4. How Her Urban Garden Grows

It’s been a little over a year since Las Vegas’ first public garden sprouted in a five-acre vacant lot in the center of the city. Initiated by Rosalind Brooks, a 43-year-old mother of two, Tonopah Community Garden set out to grow some healthy produce as well as a healthier urban environment.

“Although I knew nothing about gardening, farming or planting,” she says, “I stepped out on faith.” Brooks went a step further, figuring out how to start a 501(c)(3) organization to help fund the garden. Today, Together We Can is a nonprofit group of green-thumbed, good-spirited volunteers who’ve been toiling in their spare time at the five-acre urban garden on Tonopah Drive just north of Bonanza Road.

“Community gardening is something that is very much needed, and is more prevalent in other parts of our country,” Brooks says. “Denver has 120, and we have one public garden.” The benefits of having urban gardens, according to the Community Food Security Coalition’s North American Initiative on Urban Agriculture, include healthier habits (“the more experience people have growing food, the more likely they are to eat it”) and “safe, healthy and green environments” in blighted neighborhoods. It also provides good, cheap food that doesn’t require long-distance transportation.

Tonopah Community Garden has come a long way in one year. “It was a lonely place at the beginning,” Brooks says. “From June until the end of August, I was at the garden almost every day alone. There’d be 200 some people at fundraising events, then no one would show up the next week.” She still spends more than 40 hours per week working on this project, on top of a business she started, K&K Mobile Oil, to help fund the nonprofit group.

But now she has a steady stream of volunteers, as evidenced by the garden’s produce: collard and mustard greens, beets, carrots, onions, scallions, lettuces, broccoli, brussels sprouts, cauliflower, fig trees and a variety of herbs. In addition to the 32 5-by-10-foot plots (which are available for people to adopt or rent) and 10 175-foot rows for planting, there are chickens for fresh eggs and goats for milk.

Soon Vegas will see more urban gardens. A couple of downtown business owners, among them Sam Cherry and Michael Cornthwaite, are working out the logistics for gardens in the downtown Arts District. Cornthwaite is even considering a garden on the rooftop of the Emergency Arts building.
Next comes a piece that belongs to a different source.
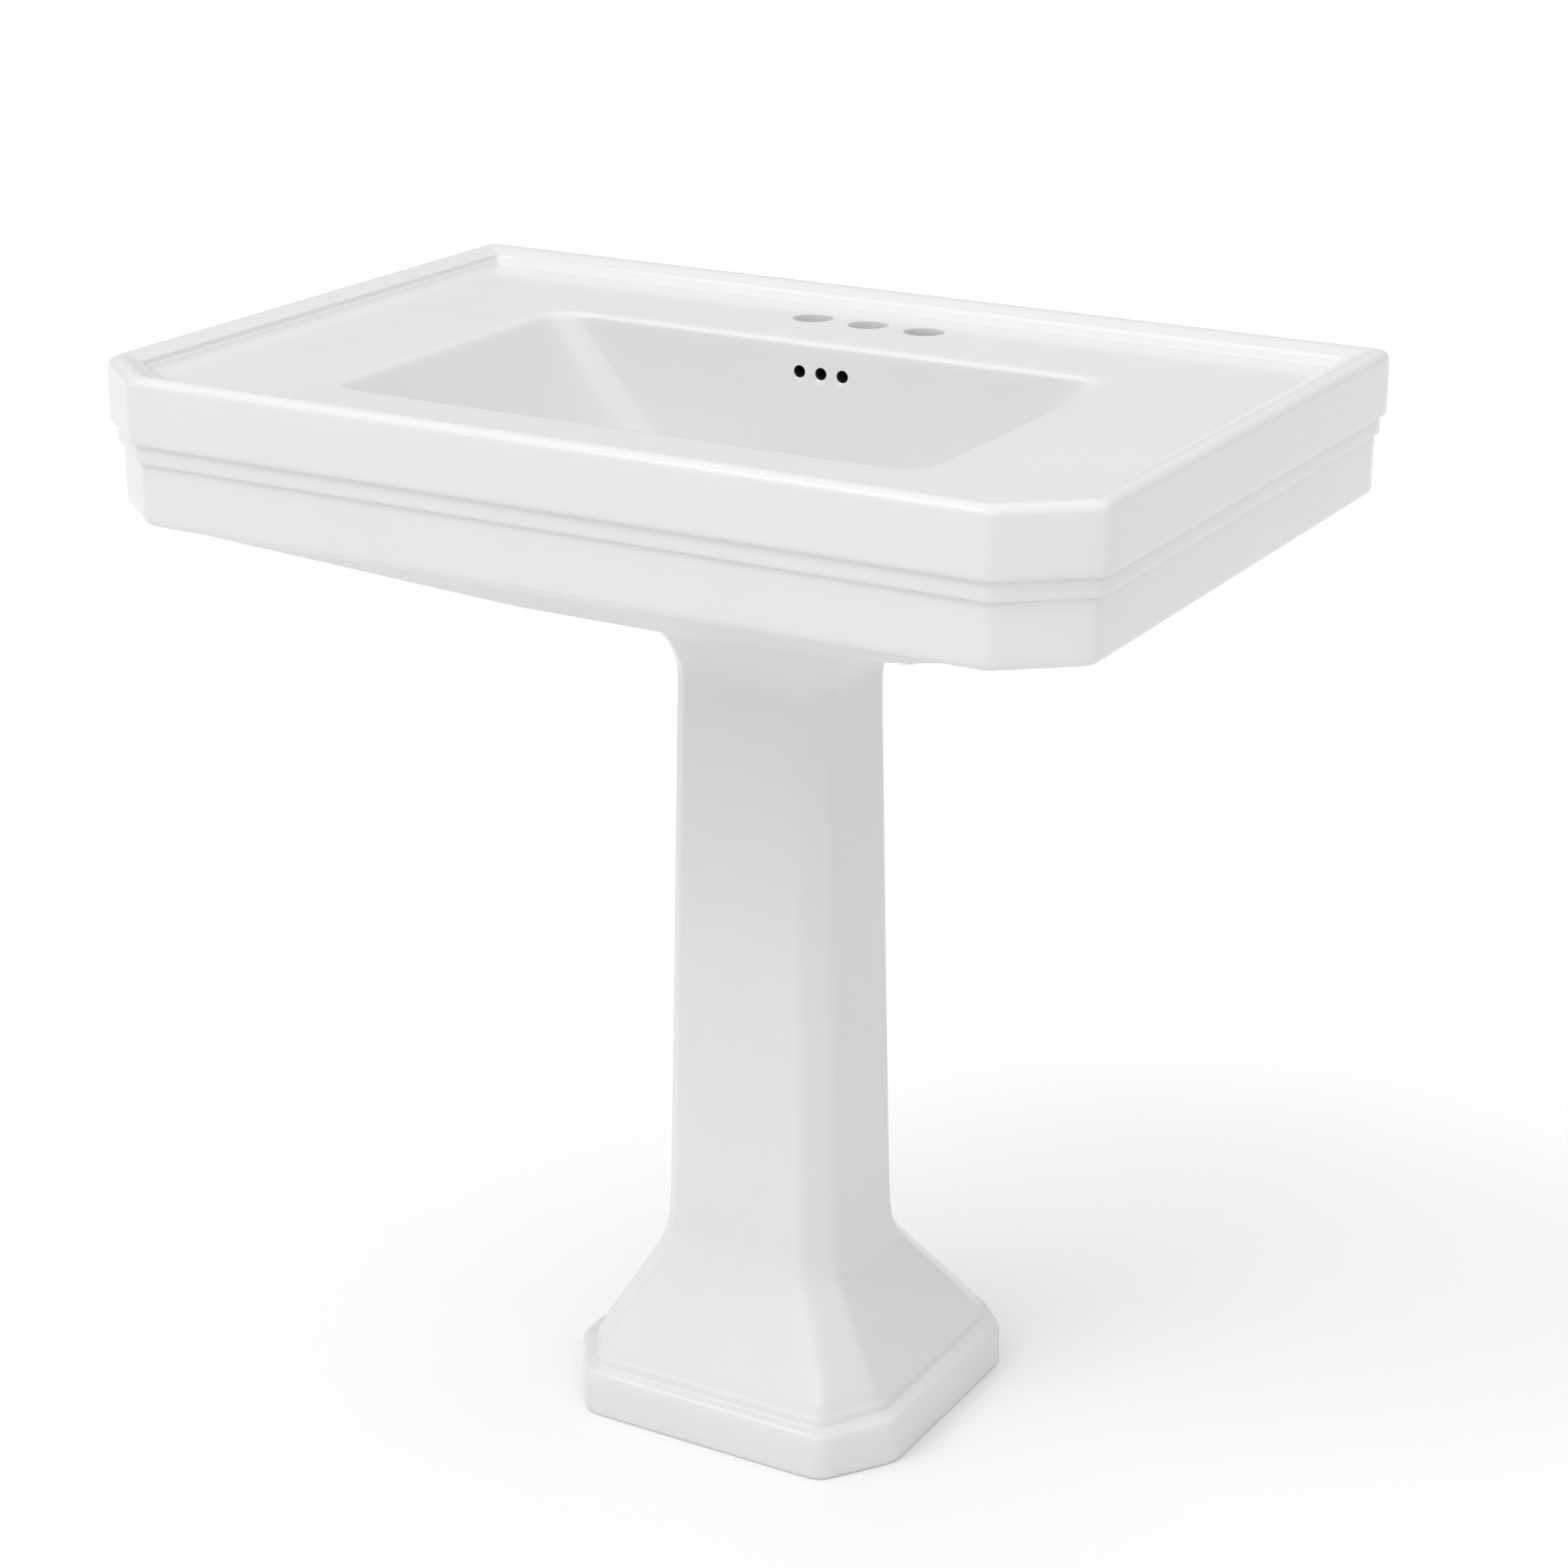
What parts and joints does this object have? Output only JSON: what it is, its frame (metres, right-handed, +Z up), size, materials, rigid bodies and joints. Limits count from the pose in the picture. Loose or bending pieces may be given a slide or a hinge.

Brooks’ group, meantime, is in the process of building a small outdoor amphitheater for concerts and other public events. Led by Together We Can board member Amy Finchem, the first phase includes the construction of a presentation platform, which will begin in May.

“I have watched her touch the lives of so many people,” Finchem says of Brooks, “not only through her work with this community garden but in her efforts to teach others about eating healthy. Her drive, passion and energy to serve others are contagious.”